Feel every scream, acknowledge the presence of your guilt. This doesn’t
mean it’s right. It just means it is a test you have passed. Don’t dwell
in it. That is a mistake many make who experience this. Take little
steps and start to speak-death changes your reality. Allow yourself to
experience the new colours it has birthed in your destiny.
Death
has a way of clarifying things – like what is really important and who
we have been neglecting. It brings a sour tasting reality of what it
means to truly love and be loved into your understanding. So start to
live in that reality don’t dwell on the past that was taken, channel
that loss into a present focus on a future filled with possibilities.
Build
on the foundation of love that you shared with that person-because what
I have come to understand is. Love never dies; it remains undisturbed
and even grows in force through that season.
On
the 15th of February Toba was taken. It nearly destroyed me, but I
thank God for his life. I thank God we are siblings. His legacy lives on
through his music.

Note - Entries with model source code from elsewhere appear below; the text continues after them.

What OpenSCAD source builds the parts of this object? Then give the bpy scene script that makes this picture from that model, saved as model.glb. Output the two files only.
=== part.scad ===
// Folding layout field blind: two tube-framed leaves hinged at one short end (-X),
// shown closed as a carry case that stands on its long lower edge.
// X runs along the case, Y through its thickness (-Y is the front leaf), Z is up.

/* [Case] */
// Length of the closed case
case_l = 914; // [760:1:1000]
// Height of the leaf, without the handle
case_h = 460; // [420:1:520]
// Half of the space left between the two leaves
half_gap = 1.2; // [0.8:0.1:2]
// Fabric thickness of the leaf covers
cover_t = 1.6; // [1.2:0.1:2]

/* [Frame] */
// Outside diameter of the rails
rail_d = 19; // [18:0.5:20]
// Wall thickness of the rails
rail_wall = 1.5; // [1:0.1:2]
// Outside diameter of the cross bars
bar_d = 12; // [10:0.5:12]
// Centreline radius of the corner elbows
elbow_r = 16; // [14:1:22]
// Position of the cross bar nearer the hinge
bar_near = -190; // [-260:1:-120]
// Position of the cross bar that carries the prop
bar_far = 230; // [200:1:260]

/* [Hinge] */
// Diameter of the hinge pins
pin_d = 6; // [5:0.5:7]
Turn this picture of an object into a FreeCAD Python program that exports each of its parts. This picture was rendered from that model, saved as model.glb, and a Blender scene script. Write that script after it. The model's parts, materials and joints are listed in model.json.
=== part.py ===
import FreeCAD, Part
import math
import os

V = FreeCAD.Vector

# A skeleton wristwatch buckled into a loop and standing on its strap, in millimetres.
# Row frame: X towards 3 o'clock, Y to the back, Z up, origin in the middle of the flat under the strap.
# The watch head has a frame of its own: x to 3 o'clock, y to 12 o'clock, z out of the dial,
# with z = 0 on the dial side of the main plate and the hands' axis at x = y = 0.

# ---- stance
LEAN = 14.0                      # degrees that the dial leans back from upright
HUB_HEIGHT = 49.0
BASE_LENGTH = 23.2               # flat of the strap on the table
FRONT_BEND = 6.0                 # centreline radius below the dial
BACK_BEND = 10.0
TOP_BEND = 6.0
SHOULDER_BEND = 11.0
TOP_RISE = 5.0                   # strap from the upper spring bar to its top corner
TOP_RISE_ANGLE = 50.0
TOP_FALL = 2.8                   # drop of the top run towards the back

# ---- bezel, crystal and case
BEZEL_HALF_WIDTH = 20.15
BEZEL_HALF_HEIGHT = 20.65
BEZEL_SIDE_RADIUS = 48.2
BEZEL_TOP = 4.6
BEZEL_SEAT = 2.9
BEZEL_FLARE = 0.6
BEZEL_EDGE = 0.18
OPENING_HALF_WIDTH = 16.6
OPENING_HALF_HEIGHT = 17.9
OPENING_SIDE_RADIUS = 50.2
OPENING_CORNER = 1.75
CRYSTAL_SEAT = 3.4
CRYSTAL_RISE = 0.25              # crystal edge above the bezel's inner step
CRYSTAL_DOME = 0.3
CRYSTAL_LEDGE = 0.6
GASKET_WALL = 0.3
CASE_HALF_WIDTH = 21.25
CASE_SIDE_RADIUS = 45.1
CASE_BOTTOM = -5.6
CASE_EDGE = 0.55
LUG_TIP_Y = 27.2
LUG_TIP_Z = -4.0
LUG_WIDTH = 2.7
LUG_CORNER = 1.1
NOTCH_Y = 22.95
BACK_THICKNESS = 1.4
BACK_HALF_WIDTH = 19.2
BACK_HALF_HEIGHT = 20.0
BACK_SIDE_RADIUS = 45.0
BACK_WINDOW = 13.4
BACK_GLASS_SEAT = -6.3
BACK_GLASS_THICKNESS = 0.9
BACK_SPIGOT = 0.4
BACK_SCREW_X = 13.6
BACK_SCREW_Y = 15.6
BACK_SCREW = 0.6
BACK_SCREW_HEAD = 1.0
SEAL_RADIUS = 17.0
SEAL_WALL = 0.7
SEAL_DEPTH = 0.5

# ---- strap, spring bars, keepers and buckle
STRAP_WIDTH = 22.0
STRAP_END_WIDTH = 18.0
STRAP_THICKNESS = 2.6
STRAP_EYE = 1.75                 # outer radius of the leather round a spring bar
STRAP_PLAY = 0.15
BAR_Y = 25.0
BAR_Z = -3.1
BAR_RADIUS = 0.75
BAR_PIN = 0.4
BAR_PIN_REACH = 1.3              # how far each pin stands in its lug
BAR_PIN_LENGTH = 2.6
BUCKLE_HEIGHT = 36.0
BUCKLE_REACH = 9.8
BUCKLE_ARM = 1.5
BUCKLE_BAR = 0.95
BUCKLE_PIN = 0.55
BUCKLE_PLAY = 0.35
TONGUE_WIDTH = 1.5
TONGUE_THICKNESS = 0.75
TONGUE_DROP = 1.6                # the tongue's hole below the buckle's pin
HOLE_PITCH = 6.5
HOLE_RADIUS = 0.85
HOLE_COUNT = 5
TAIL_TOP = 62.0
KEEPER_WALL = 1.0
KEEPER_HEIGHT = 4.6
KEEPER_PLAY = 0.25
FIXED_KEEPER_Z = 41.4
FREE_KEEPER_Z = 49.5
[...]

His words live through my memories and those he
walked with in friendship, but I am most thankful for the fact that I
had the chance to experience that journey with him for more than 19 full
years of laughter, anger and sibling revelry.
I
love you Toba. I hope you are proud of me. I will always remember your
smile, your mischief, the love you have for me. I will do my best to
honour your memory-continue to rest in perfect peace. You lived your
life with such intensity. I always admired the courage you displayed in
accepting your calling. It inspired me to start my own journey.
And
to those that have suffered loss, take strength. Treasure your
memories, allow them to empower your decisions and birth your unique
mark on the footprints of destiny. Your departed loved ones want you to
survive that season, they want you to come out stronger and birthed into
a deeper release of your personality. So honour their memories through
your stories. Allow your life to be lived in its own unique platform of
power.
That is how you defeat death’s victory.
That is how you defeat death’s victory.